I'm a good example of that. I started off with a 3.33GHz Mac Pro, 16GB of RAM, and two internal HDD volumes... OS and programs on a 640GB drive, and 3x1TB RAID for media. Clients needed Blu-ray discs burned, so I popped a BD-R burner into the second slot. Then I needed more space and backups, so I swapped the internal 3x1TB for 3x2TB, and used the old 1TB drives for backups with a Voyager Q dock. When that didn't cut it anymore, I built an 8-bay external RAID which has 12TB of space in parity and with a hot-spare. You can't do that with the Promise drive, yet. (Maybe they'll make an 8 or 12-bay model soon. That would be cool!) I'm finding my RAM is getting a little cramped, so I'm about to kick it up to 32 or 48GB. These little jumps in performance are much cheaper and easier on a Mac Pro, and in some cases impossible on other Mac systems. I don't have to worry about introducing dust behind my iMac monitor glass when I need to install something, either.
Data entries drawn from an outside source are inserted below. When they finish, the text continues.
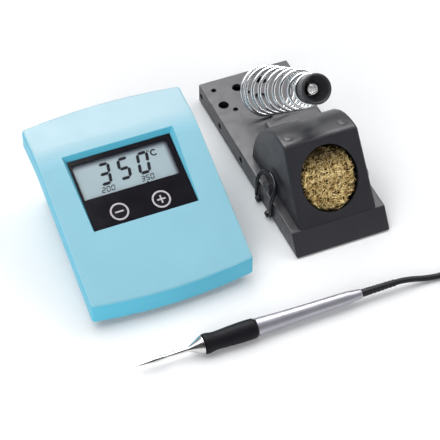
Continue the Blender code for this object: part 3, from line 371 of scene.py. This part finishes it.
def rounded(profile, radius, steps=3):
    """A profile with each inner corner rounded by up to that radius."""
    made = [profile[0]]
    for before, corner, after in zip(profile, profile[1:], profile[2:]):
        back = Vector(before) - Vector(corner)
        ahead = Vector(after) - Vector(corner)
        reach = min(radius, back.length * 0.45, ahead.length * 0.45)
        start = Vector(corner) + back.normalized() * reach
        end = Vector(corner) + ahead.normalized() * reach
        for step in range(steps + 1):
            t = step / steps
            point = start * (1 - t) ** 2 + 2 * Vector(corner) * t * (1 - t) + end * t**2
            made.append((point.x, point.y))
    made.append(profile[-1])
    return made


def tube_mesh(name, path, radius, sides=14, taper=None):
    """A round rod along a path, with domed ends."""
    path = [Vector(point) for point in path]
    count = len(path)
    tangents = []
    for i in range(count):
        tangents.append((path[min(i + 1, count - 1)] - path[max(i - 1, 0)]).normalized())
    normal = tangents[0].orthogonal().normalized()
    points = []
    faces = []
    rings = []
    for i, (place, tangent) in enumerate(zip(path, tangents)):
        if i:
            turn = tangents[i - 1].rotation_difference(tangent)
            normal = (turn @ normal).normalized()
        side = tangent.cross(normal)
        r = radius * (taper(i / (count - 1)) if taper else 1)
        rings.append(len(points))
        for step in range(sides):
            angle = 2 * math.pi * step / sides
            points.append(place + (normal * math.cos(angle) + side * math.sin(angle)) * r)
    for ring, after in zip(rings, rings[1:]):
        for step in range(sides):
            ahead = (step + 1) % sides
            faces.append((ring + step, ring + ahead, after + ahead, after + step))
    for end, ring, sign in ((0, rings[0], -1), (-1, rings[-1], 1)):
        tip = len(points)
        points.append(path[end] + tangents[end] * sign * radius * 0.25)
        for step in range(sides):
            ahead = (step + 1) % sides
            corners = (ring + ahead, ring + step, tip)
            faces.append(corners if sign < 0 else corners[::-1])
    return mesh_of(name, points, faces)


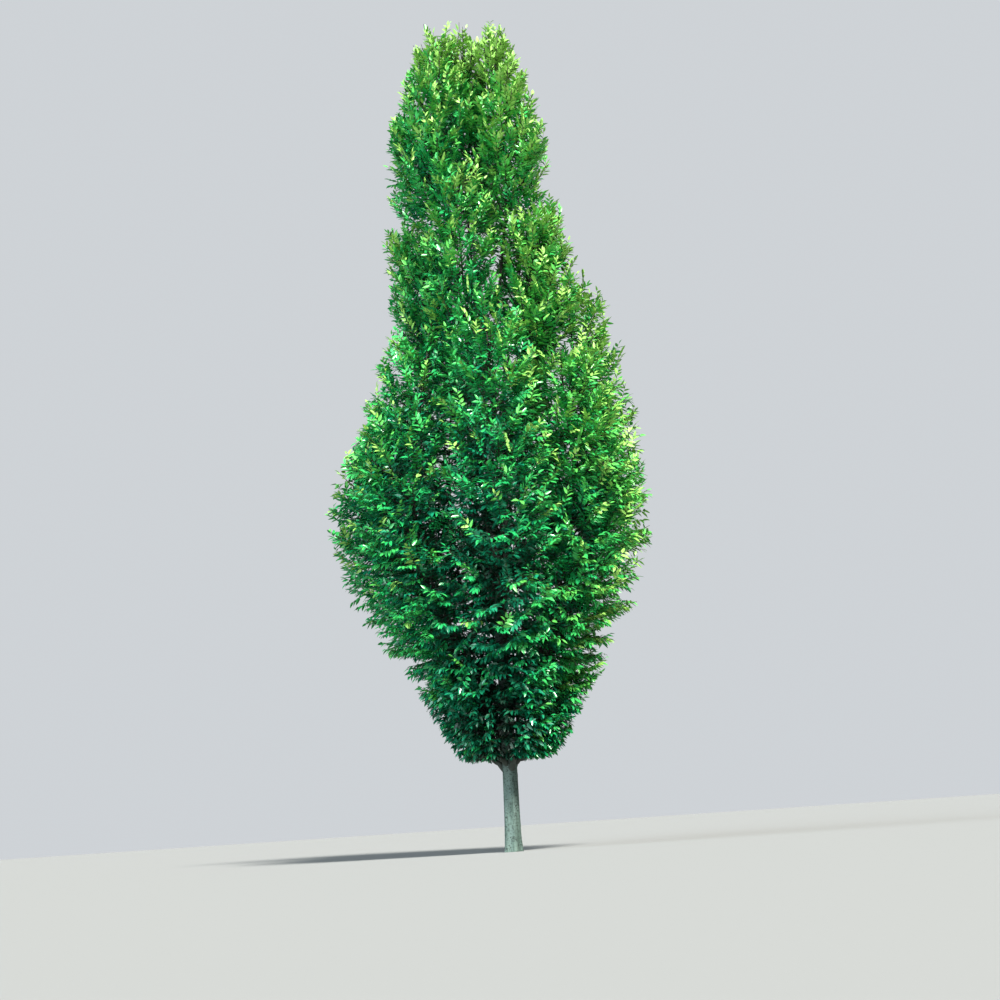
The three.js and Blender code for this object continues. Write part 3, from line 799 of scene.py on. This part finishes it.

I don't have to crank the air conditioning up and put on coats to keep my iMac cool inside.
Considering my system began life in 2009, and I'm still out-performing a current maxed out 2011 iMac / Promise RAID system, I'd say I'm doing pretty well! Growing from a 2009 iMac to where I am today would have meant buying new iMacs, and all those "savings" would have gone out the window.